As his partner in business, I gave an audible sigh of relief, because this portion of our business has, from its very inception, been the proverbial money pit.

As his partner in life, though, I didn’t have a clue how much courage this decision required of him. Not until afterward did I realize how brave my husband is to do what he’s done.

To me, this decision seemed a very practical one. What we’d been doing simply wasn’t working; it wasn’t working in a way that had quite a large financial impact on us. It seemed to me nothing much would change for his students. The quality of instruction would remain the same; only the space itself would be different. Wasn’t it, after all, the actual teaching that mattered?

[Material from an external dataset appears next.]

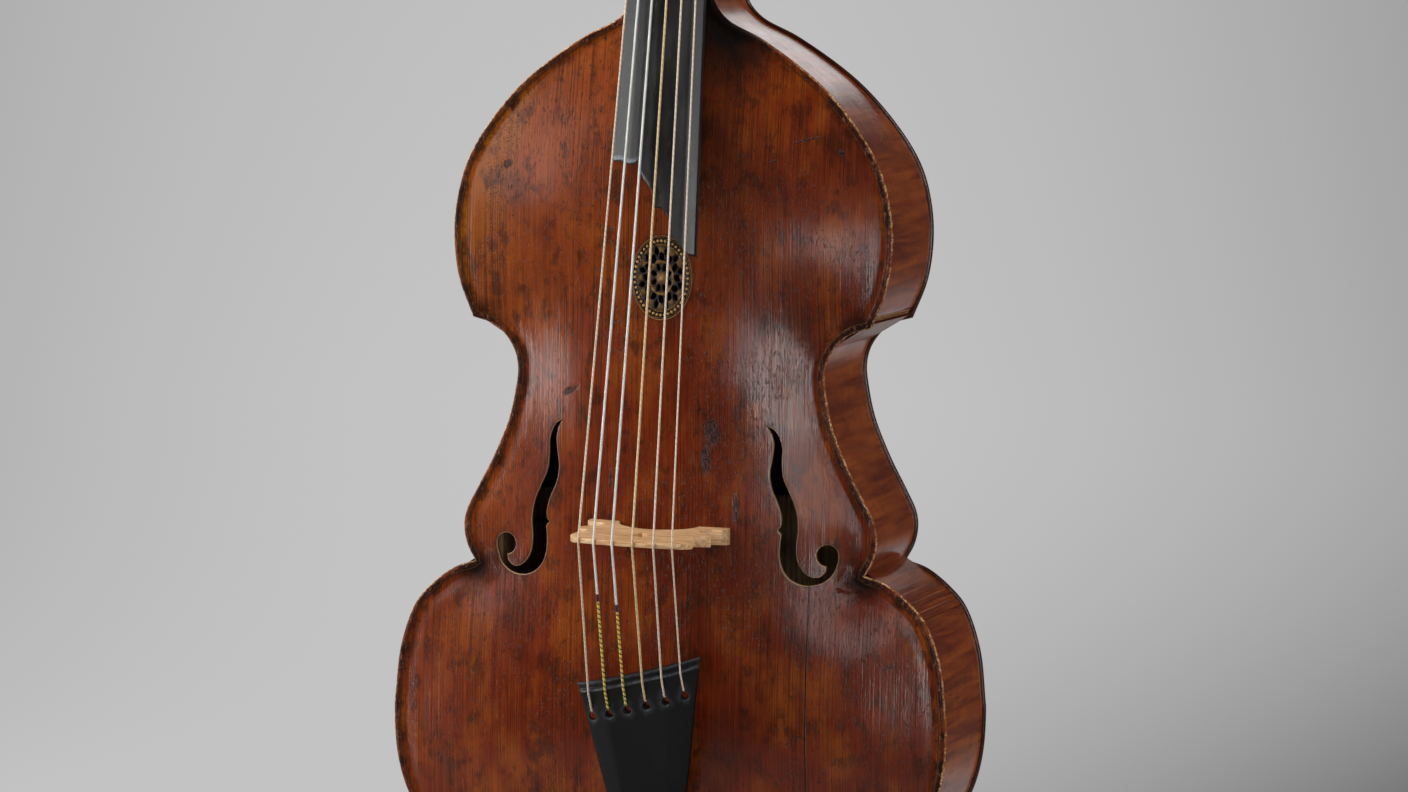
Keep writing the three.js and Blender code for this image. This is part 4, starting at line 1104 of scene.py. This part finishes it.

Maybe, maybe not. In six weeks’ time, as we make the transition, we will find out.

I know now the courage it took for him to do this. After he announced the news to his students, he was drained, physically and mentally, for two days.

For the past decade, he’s given his students not only the best of himself, but also the best physical space in which to train – something he could ill-afford, but he did it anyway.

I’ve always felt that in the martial arts, it’s the teacher who makes the difference. Unlike an endeavor that requires special equipment, where the type of equipment you have the use of makes as much difference as the quality of the teacher, with the martial arts, it’s all about the teacher.

But perhaps not everyone feels this way.

And so I am seeing, so very clearly, how brave my husband is. How much courage it took for him to make what to me seemed like a simple, practical and well-justified business decision, a step that any professional advisor would have recommended he take.

And I have this to say: I admire his courage, his bravery, so very much.

I believe in you, with my whole heart and soul.

My husband is one of the best martial arts teachers around. And it seems to me, when the teaching is at the core of a martial arts dojo, it doesn’t really matter where the dojo is, because the dojo isn’t any physical location.

The dojo is the teacher; the teacher is the dojo.